A lawyer for the New Jersey union had said the case could have cost Merck $15 billion (euro10.97 billion) to $18 billion (euro13.17 billion).
Had the class action been allowed to proceed, it also would have been a major setback to the company’s strategy of fighting the thousands of Vioxx lawsuits one by one.
Merck shares rose $1, or 2 percent, to $50.40 in midday trading Thursday.
The Whitehouse Station, New Jersey-based company said it was pleased with Thursday’s ruling.
Merck pulled Vioxx from the market three years ago after research showed it doubled the risk of heart attacks and strokes.
Chris Seeger, lead attorney for the International Union of Operating Engineers Local 68, said that given the ruling, he will now pursue separate claims on behalf of individual unions.
“Merck temporarily dodged a bullet. Merck didn’t totally dodge the bullet,” he said.
Seeger sued the drugmaker on behalf of the union in October 2003, arguing that if Merck had disclosed those risks earlier, prescription plans would have favored other painkillers.
A state judge and then an appeals court approved the class action, but Merck appealed to the New Jersey Supreme Court.
The high court reversed the appellate court’s decision on multiple grounds.
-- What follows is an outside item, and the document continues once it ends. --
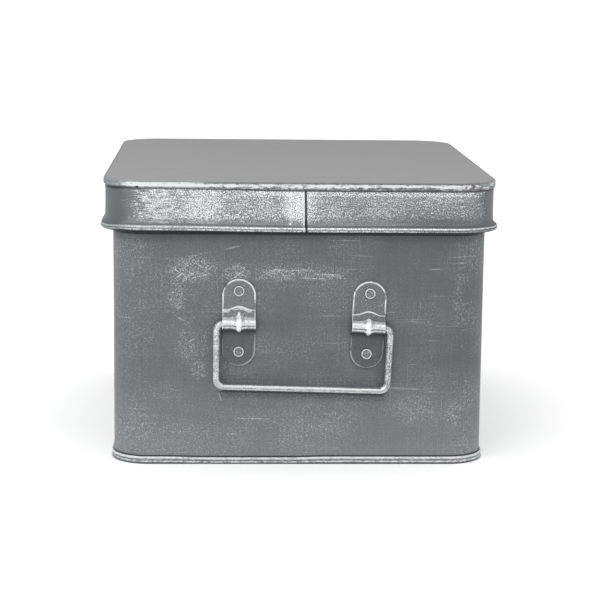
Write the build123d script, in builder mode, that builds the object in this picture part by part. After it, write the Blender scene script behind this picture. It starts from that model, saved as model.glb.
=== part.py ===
import os
from math import atan2, degrees, sqrt

from build123d import *

# Metal storage box with a lift-off lid and a drop handle at each end, in millimetres.
# X runs across the photographed end, Y runs from that end to the far one, Z is up.
# The origin is the middle of the base, at the level of the surface that it stands on.

# Sheet metal
sheet = 0.6                 # thickness of every wall, panel and band
seam_gap = 0.05             # play between two sheets that are folded together
slit_width = 0.5            # open line where the two ends of a band meet
lap_width = 10.0            # tongue behind that line, which both ends are soldered to

# Body of the box
body_width = 200.0          # outside the walls, along X
body_depth = 240.0          # outside the walls, along Y
body_corner = 19.0          # outside corner radius of the walls
overall_height = 153.0      # from the table to the top of the closed lid
body_seam_x = 0.0           # place of the upright seam in the far end wall
rim_wire = 1.8              # wire in the rolled top edge of the walls
roll_turn = 285.0           # degrees that a sheet is rolled round its wire

# Base
base_rim_height = 4.05      # folded rim seen round the foot of the walls
base_rim_proud = 1.2        # two thicknesses of sheet outside the walls
base_recess = 3.0           # the floor stands this far above the table
base_rim_round = 0.5        # rounding of the folded rim's edges
fold_radius = 0.2           # inside radius at the bottom of the fold

# Lid
lid_play = 1.05             # room all round between the walls' rolled edge and the lid's band
lid_rim_height = 4.3        # height of the rim turned down round the panel
lid_rim_gap = 0.25          # crevice between that rim and the band
band_seam_x = 2.0           # place of the band's seam in the near end
bead_wire = 2.0             # wire in the rolled lower edge of the band
bead_bottom = 126.1         # height of the bead's underside
bead_proud = 2.55           # the bead stands this far outside the band
flare_height = 4.4          # the band starts to flare this far above the bead's middle
lid_seat_gap = 0.3          # clearance between the closed lid and the walls' top edge

# Handles
handle_height = 76.1        # height of the pin axis above the table
pin_standoff = 3.0          # distance of the pin axis from the end wall
grip_wire = 3.6             # wire of the handle
grip_top_width = 92.6       # between the middles of the legs, at the pin axis
grip_foot_width = 91.4      # between the middles of the legs, at the bar
grip_drop = 34.1            # from the pin axis to the middle of the bar
upper_bend = 3.5            # bend radius between a pin and its leg
lower_bend = 4.2            # bend radius between a leg and the bar
pin_head = 4.8              # diameter of the upset head that keeps a pin in its clip
pin_head_length = 2.6
pin_head_round = 0.6

# Clips
clip_spacing = 68.9         # between the middles of a handle's two clips
clip_width = 17.8
clip_length = 47.0
clip_sheet = 0.8
clip_sag = 0.7              # the strap's middle lies this far below the middle of its rivets
pin_play = 0.5              # clearance round the wire inside the knuckle
knuckle_ramp = 3.8          # outside radius where the knuckle's upper side leaves the strap
knuckle_blend = 2.2         # outside radius where its lower side comes back to the strap
boss_width = 6.4            # pressed swelling over the pin's head
boss_play = 0.8             # clearance round that head
boss_ramp = 5.1             # outside radius where the swelling's upper side leaves the strap
boss_blend = 2.2            # outside radius where its lower side comes back to the strap

# Rivets
rivet_spacing = 32.7        # between a clip's two rivets
rivet_shank = 3.0
rivet_fit = 0.05            # radial clearance of the shank in its holes
rivet_head = 5.8
rivet_head_height = 0.8
rivet_dish = 3.3            # diameter of the dished middle
rivet_dish_depth = 0.5
rivet_dish_slope = 30.0     # degrees that the dish's side leans out
rivet_round = 0.35          # rounding of the head's edges
rivet_foot = 5.2            # head closed on the inside of the wall
rivet_foot_height = 0.7

# How each handle sits on its wall: sideways shift and tilt, the turn of its two clips, and how
# far the middle of each clip's rivets lies above the pin axis
handle_places = {
    "front": {"shift": 1.9, "tilt": -1.4, "clip_turns": (1.2, -1.1), "clip_rises": (1.15, 1.75)},
    "rear": {"shift": 0.0, "tilt": 0.0, "clip_turns": (0.0, 0.0), "clip_rises": (1.45, 1.45)},
}

# Worked out from the values above
panel_underside = overall_height - sheet
bead_radius = bead_wire / 2 + seam_gap + sheet
bead_height = bead_bottom + bead_radius
rim_radius = rim_wire / 2 + seam_gap + sheet
rim_proud = 2 * rim_radius - sheet
band_proud = rim_proud + lid_play + sheet
lid_proud = band_proud + lid_rim_gap + sheet
wall_top = panel_underside - lid_seat_gap
wall_foot = sheet + fold_radius
floor_top = base_recess + sheet
knuckle_crown = grip_wire / 2 + pin_play
boss_crown = pin_head / 2 + boss_play
rivet_hole = rivet_shank + 2 * rivet_fit


end_faces = {
    "front": Plane(origin=(0, -body_depth / 2, 0), x_dir=(1, 0, 0), z_dir=(0, -1, 0)),
    "rear": Plane(origin=(0, body_depth / 2, 0), x_dir=(-1, 0, 0), z_dir=(0, 1, 0)),
}

os.makedirs("parts", exist_ok=True)


def outline(proud=0.0, mode=Mode.ADD):
    """The walls' outline seen from above, grown outward by the same amount all round."""
    width = body_width + 2 * proud
    depth = body_depth + 2 * proud
    return RectangleRounded(width, depth, body_corner + proud, mode=mode)


def loop(proud, height):
    """The closed line of that outline at a given height."""
    with BuildSketch(Plane.XY.offset(height), mode=Mode.PRIVATE) as shape:
        outline(proud)
    return shape.sketch.wire()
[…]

It wrote that it would be inappropriate to apply New Jersey’s consumer fraud law to claims by third-party payers around the U.S. and that while Merck ran a uniform marketing campaign for Vioxx, insurance plans made individual decisions about covering the drug.
The judges also wrote that the engineers’ union and the other third-party payers “are well-organized institutional entities with considerable resources,” and that it was unlikely their claims were too small to pursue individually.
Five judges heard oral arguments on a case in March, and all five sided with Merck on the ruling.
“The Supreme Court recognized that a class action was improper because each insurance company and HMO considered different types of information in deciding whether to reimburse patients for Vioxx, and they all went through varied processes with different experts in making those decisions,” said Merck attorney Ted Mayer.